Automated risk-forecasting systems, such as the one developed by Horizon Wind Energy using MATLAB, can quantify value at risk, revenue at risk, and projected revenue for a wind farm portfolio. Typical systems link price forecasts to volumetric forecasts for the wind power generated for each wind farm location. Horizon’s system replaced a complex network of calculations, which used 15 spreadsheets, some with as many as 500,000 rows. Monthly price forecasts for over 20 of its wind farm sites are produced using historical data from market prices, daily forward contracts and option implied volatility. Wind power production is forecasted for each site using statistical distributions to fit local historical wind level data. The results form part of a risk management process Horizon uses to hedge its exposure, saving millions of dollars through better price and congestion management.

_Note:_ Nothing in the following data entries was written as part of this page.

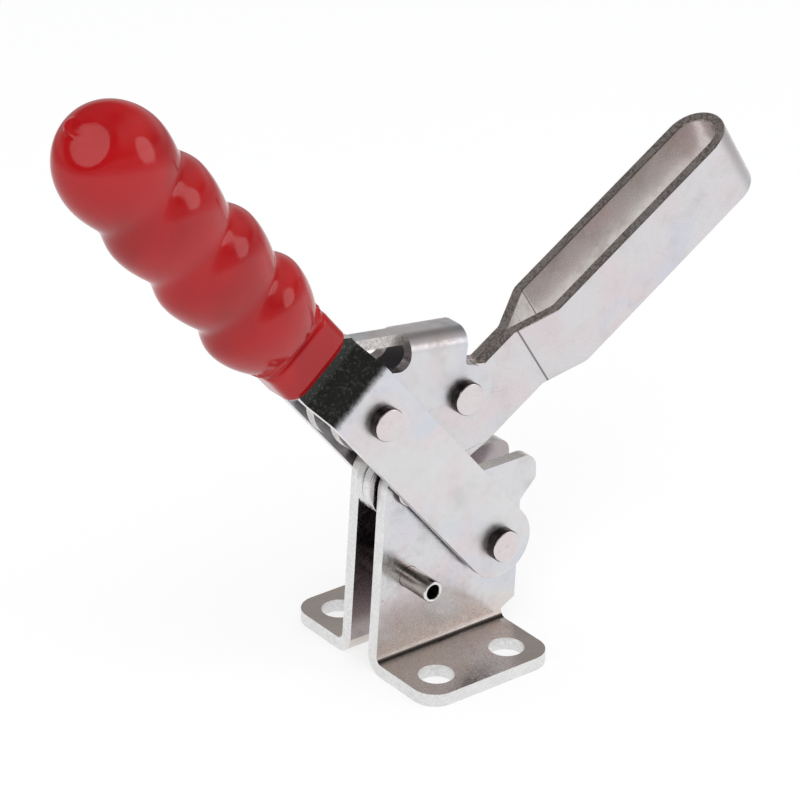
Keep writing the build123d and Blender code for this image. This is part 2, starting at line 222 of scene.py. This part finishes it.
def finished(material):
    """The tree, shader, object coordinates and colour of a finished material, for marks laid over it."""
    tree = material.node_tree
    shader = tree.nodes["Principled BSDF"]
    coords = node(tree, "TexCoord").outputs["Object"]
    return tree, shader, coords, shader.inputs["Base Color"].links[0].from_socket


def noise(tree, where, size, detail=2.0, roughness=0.5, distortion=0.0):
    """Cloudy noise whose lumps are about size metres across."""
    return node(tree, "TexNoise", {"Vector": where, "Scale": 1 / size, "Detail": detail,
                                   "Roughness": roughness, "Distortion": distortion}).outputs["Fac"]


def mapped(tree, coords, scale=(1, 1, 1), turn=0.0, place=(0, 0, 0)):
    """Coordinates for a pattern: squeezed by scale, so that it stretches, then turned about Y and moved."""
    return node(tree, "Mapping", {"Vector": coords, "Location": place, "Rotation": (0, turn, 0),
                                  "Scale": scale}).outputs[0]


def times(tree, value, share):
    """A node output times a number or another output."""
    return math(tree, "MULTIPLY", value, share)


def weighted(tree, *terms):
    """The sum of (node output, weight) pairs."""
    total = 0.0
    for value, weight in terms:
        total = math(tree, "ADD", total, times(tree, value, weight))
    return total


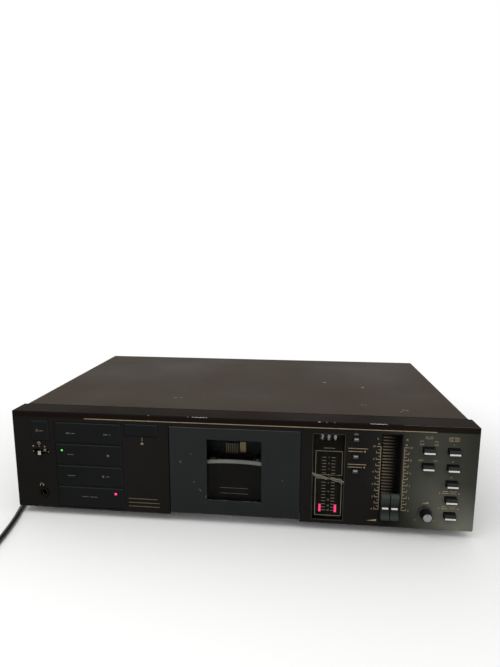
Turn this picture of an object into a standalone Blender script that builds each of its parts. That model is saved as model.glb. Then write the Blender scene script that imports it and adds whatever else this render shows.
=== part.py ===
"""Cassette deck of full component width, with a tilting door in front of an upright cassette well.

Lengths are in metres. The deck's own frame has X to the right, Y to the back and Z up. Its origin is at the
middle of the front face's bottom edge, and the empty deck_frame puts that frame on the floor, centred.
"""

import math

import bmesh
import bpy
from mathutils import Matrix, Vector

# Gaps
CLEARANCE = 0.0003
RUNNING_CLEARANCE = 0.0004
OVERRUN = 0.001
EMBED = 0.0004

# Roundness of turned pieces
ROUND_SIDES = 24
SMALL_SIDES = 12
COUNTER_SIDES = 20
SMOOTH_ANGLE_DEGREES = 35

# The cassette that the well takes
CASSETTE_WIDTH = 0.1004
CASSETTE_HEIGHT = 0.0638
CASSETTE_THICKNESS = 0.0120
CASSETTE_ROOM = 0.0005
HUB_SPACING = 0.0425
HUB_ABOVE_CASSETTE_BOTTOM = 0.0340
CAPSTAN_FROM_MIDDLE = 0.0305
CAPSTAN_ABOVE_CASSETTE_BOTTOM = 0.0065

# Front panel: the field of controls, and what lies below and above it
FIELD_BOTTOM = 0.0023
CASSETTE_ABOVE_FIELD_BOTTOM = 0.0147
FIELD_ABOVE_CASSETTE = 0.0078
TOP_BAND = 0.0094
PANEL_DEPTH = 0.0220
PANEL_PLATE = 0.0035
PANEL_WALL = 0.0020
PANEL_EDGE = 0.0008

# Columns of the panel, from its left end to its right end
LEFT_MARGIN = 0.0186
POWER_WIDTH = 0.0168
POWER_TO_KEYS = 0.0066
KEY_WIDTH = 0.0655
KEYS_TO_EJECT = 0.0032
EJECT_WIDTH = 0.0314
EJECT_TO_DOOR = 0.0109
DOOR_BORDER = 0.0091
DOOR_TO_LENS = 0.0104
LENS_WIDTH = 0.0299
LENS_TO_SMALL_BUTTONS = 0.0063
SMALL_BUTTON_WIDTH = 0.0050
SMALL_BUTTONS_TO_FADER = 0.0197
FADER_WIDTH = 0.0187
FADER_TO_NOISE = 0.0171
CAP_WIDTH = 0.0098
NOISE_TO_TAPE = 0.0116
RIGHT_MARGIN = 0.0167

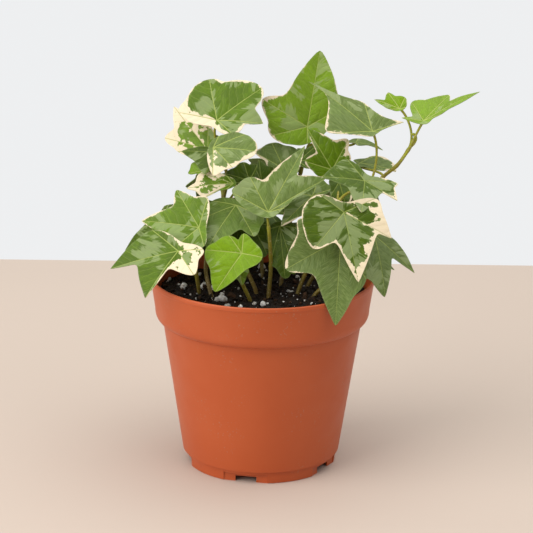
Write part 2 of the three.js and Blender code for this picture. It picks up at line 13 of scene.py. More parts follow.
import bmesh
import bpy
import numpy as np
from mathutils import Matrix, Vector, noise


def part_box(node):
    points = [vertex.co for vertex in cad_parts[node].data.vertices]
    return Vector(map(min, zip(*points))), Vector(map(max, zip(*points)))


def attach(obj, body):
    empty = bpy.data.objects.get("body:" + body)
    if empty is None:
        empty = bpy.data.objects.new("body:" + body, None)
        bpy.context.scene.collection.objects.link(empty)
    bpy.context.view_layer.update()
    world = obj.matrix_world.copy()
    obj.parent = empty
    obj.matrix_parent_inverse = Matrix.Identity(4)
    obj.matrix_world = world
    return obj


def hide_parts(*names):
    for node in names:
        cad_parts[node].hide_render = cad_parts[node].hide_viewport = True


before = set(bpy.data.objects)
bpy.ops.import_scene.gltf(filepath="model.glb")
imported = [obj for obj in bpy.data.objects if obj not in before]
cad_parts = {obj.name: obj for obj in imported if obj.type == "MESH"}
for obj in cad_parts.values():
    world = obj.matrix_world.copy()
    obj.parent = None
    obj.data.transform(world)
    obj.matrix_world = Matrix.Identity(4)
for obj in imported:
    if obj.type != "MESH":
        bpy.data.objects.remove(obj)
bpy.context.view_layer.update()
MM = 0.001

pot_low, pot_high = (np.array(corner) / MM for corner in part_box("pot"))
pot_axis = np.array([(pot_low[0] + pot_high[0]) / 2, (pot_low[1] + pot_high[1]) / 2, 0])


def to_frame(points):
    """Turns millimetres from the foot of the pot's axis into metres in the frame."""
    return (np.asarray(points, dtype=float) + pot_axis) * MM


def new_object(name, data):
    """An object in the scene."""
    made = bpy.data.objects.new(name, data)
    bpy.context.scene.collection.objects.link(made)
    return made


print("pot axis at", pot_axis.round(2), "mm; nodes:", len(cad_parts))

# %% [markdown]
# ## The camera
#
# The plant is seen from the front and a little above, from about a metre away with a long lens, so
# that the pot hardly narrows downwards by perspective. The camera's place and lens could be found
# by eye, but the pot is round and its size is known, so they were worked out from the width and
# the height of its rim and foot in the view.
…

Software modelling and forecasting tools

Wind farm operators have several different software modelling and forecasting approaches to choose from. These include informal spreadsheets such as those created in Excel, turnkey trading and risk management systems, and technical computing languages and environments such as MATLAB. The Gas Natural Fenosa and Horizon Wind case studies are illustrative examples in which wind production and price forecasting was automated using software tools that let operators apply their own experience and insights. The tools allow analysts to enhance accuracy by prototyping statistical modelling methods, quickly adapting models in response to changing needs or regulations, and sharing applications with other analysts and operations managers.

Wind power and energy trading forecasting tools are essential for wind farm operators, but these same modelling and forecasting tools can also be used extensively by other organisations in the energy market, including other electricity producers, electric utilities, power marketers and RTOs.